What about callings? Do you and your husband have callings? That's something that makes me feel a lot more connected to my ward. And, if you have a Sunday calling, it's another reason to get up and go to church. My husband and I are Primary teachers right now and whether we want to go to church or not, we're "expected" to be there to teach in Primary. See what I mean? It's kind of like having a gym buddy. When someone else is expecting you and counting on you to be there, sometimes that's motivation enough. If you don't have a calling, go talk to your Bishop about it. I'm sure he'd be happy to find you something.
And my final suggestion--if you're really doing everything you can and it's really just not working out--is to move.

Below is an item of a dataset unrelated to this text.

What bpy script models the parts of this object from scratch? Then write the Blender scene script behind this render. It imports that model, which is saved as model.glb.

I mean it. I know we should all just love our wards and our bishops and everything, but some people just fit better in certain wards. I mean, obviously you can't move everytime you don't like something about your ward, but if you really feel like it's something that's preventing you from embracing the gospel, I think you're better off moving than becoming inactive.
My other final suggestion is that you can come to the second and third hours of my ward and help us with our Primary class of TWELVE four year olds. ...No? Tell you what, I don't need an answer right now. Just think about it and get back to me.

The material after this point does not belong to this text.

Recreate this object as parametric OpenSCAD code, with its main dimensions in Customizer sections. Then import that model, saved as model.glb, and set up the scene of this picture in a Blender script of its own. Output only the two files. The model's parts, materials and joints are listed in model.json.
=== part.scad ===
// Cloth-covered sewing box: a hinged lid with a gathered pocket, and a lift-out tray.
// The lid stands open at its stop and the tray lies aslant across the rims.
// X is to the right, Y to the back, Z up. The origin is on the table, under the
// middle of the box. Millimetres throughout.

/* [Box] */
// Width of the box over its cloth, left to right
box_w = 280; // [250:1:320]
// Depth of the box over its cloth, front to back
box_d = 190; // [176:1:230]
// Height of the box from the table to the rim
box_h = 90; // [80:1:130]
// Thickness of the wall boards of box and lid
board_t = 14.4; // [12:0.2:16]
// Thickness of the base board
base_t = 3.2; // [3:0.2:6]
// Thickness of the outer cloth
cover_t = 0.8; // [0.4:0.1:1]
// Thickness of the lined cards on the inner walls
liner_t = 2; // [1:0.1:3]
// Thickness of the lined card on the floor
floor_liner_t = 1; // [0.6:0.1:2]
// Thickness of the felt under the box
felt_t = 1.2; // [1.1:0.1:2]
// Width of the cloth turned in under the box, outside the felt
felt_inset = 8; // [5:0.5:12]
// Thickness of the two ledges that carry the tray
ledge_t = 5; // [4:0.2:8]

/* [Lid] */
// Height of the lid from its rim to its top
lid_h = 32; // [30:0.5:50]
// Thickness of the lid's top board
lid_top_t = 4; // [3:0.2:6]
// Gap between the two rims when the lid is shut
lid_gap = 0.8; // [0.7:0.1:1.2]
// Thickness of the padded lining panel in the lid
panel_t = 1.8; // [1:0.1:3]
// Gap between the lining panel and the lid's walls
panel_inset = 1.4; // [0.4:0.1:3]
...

I thoroughly endorse all of the advice above. I was homeless and highly mobile for eight months in 2011, and I failed to really develop a connection to any single ward, and that blew away my motivation to go to church, although I still (usually) made it.
Ineffable's advice about befriending someone in the RS is fantastic advice, and I would try that first. If that doesn't work out for you, I would go in the opposite direction. Pick a friend you and your spouse like, and go with them to church. Tell them about your situation; they'll understand, and they'll be delighted to help swing you back up into activity. At some point, I imagine you'll naturally gravitate back to your home ward, but there's no need to force it. Going to any ward is better than the alternative.